Effect of viscosity on droplet-droplet collision outcome: Experimental study and numerical comparison

The influence of viscosity on droplet-droplet collision behavior at ambient conditions was studied experimentally and numerically. N-decane, monoethyleneglycol (MEG), diethyleneglycol (DEG), and triethyleneglycol were used as liquid phase providing viscosities in the range from 0.9 to 48 mPa s. Collision Weber numbers ranged approximately from 10 to 420. A direct numerical simulation code, based on the volume-of-fluid concept, was used for the simulations. Experimentally, observations of two droplet streams using a modified stroboscopic technique (aliasing method) were used to investigate the whole range of impact parameters during one experimental run.
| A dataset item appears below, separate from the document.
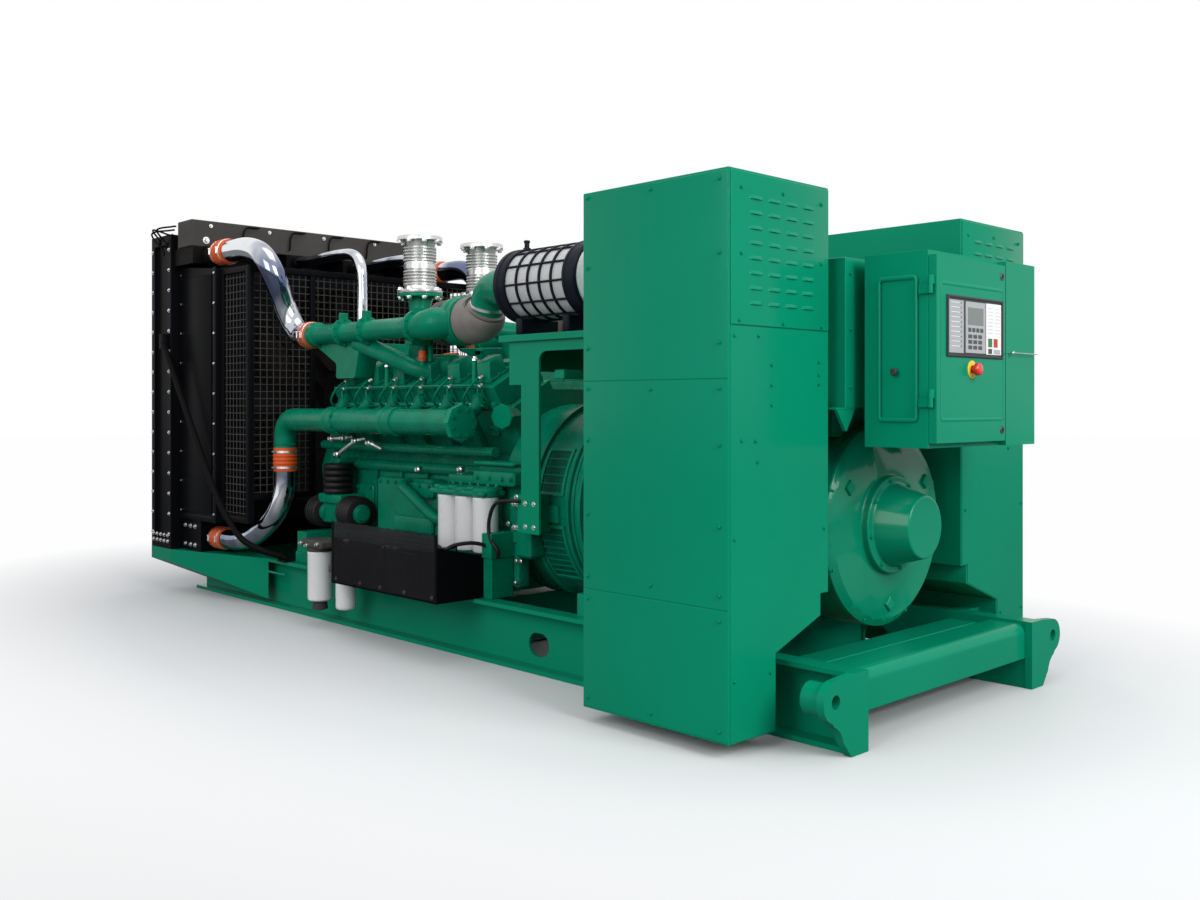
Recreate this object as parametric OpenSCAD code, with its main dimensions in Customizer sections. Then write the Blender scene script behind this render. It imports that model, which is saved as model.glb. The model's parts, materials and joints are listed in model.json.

The experimental method has previously been verified for the water/air system [C. Gotaas et al., Phys. Fluids 19, 102105 (2007)]. In the present work, it was tested and validated for the n-decane/air system. Measured data agree well with those published in the literature. Well-defined regions of stretching separation and coalescence were identified, while reflexive separation regions were not found by using a single sinusoidal disturbance. However, the onset of reflexive separation was identified for MEG and DEG using an amplitude modulation technique. The results show that the criteria for onset of reflexive separation for viscous fluids provided by Y. I. Jiang et al. [J. Fluid Mech. 234, 177 (1992)] are not valid. This is consistent with the results given by K. D. Willis and M. Orme [Exp. Fluids 34, 28 (2003)]. A new empirical correlation for the onset of reflexive separation for high viscosity fluids is presented. The borders between coalescing and stretching separation were shifted toward higher Weber numbers with increasing viscosity. The lack of occurrence of reflexive separation for the single sinusoidal disturbance (small droplets), as well as the stretching separation boundary shift, can be explained by dissipation of collision kinetic energy in viscous flows inside the merged droplet after collision. Results from numerical simulations for MEG, DEG, and TEG correlated well with experimental data for the same fluids. (C) 2007 American Institute of Physics.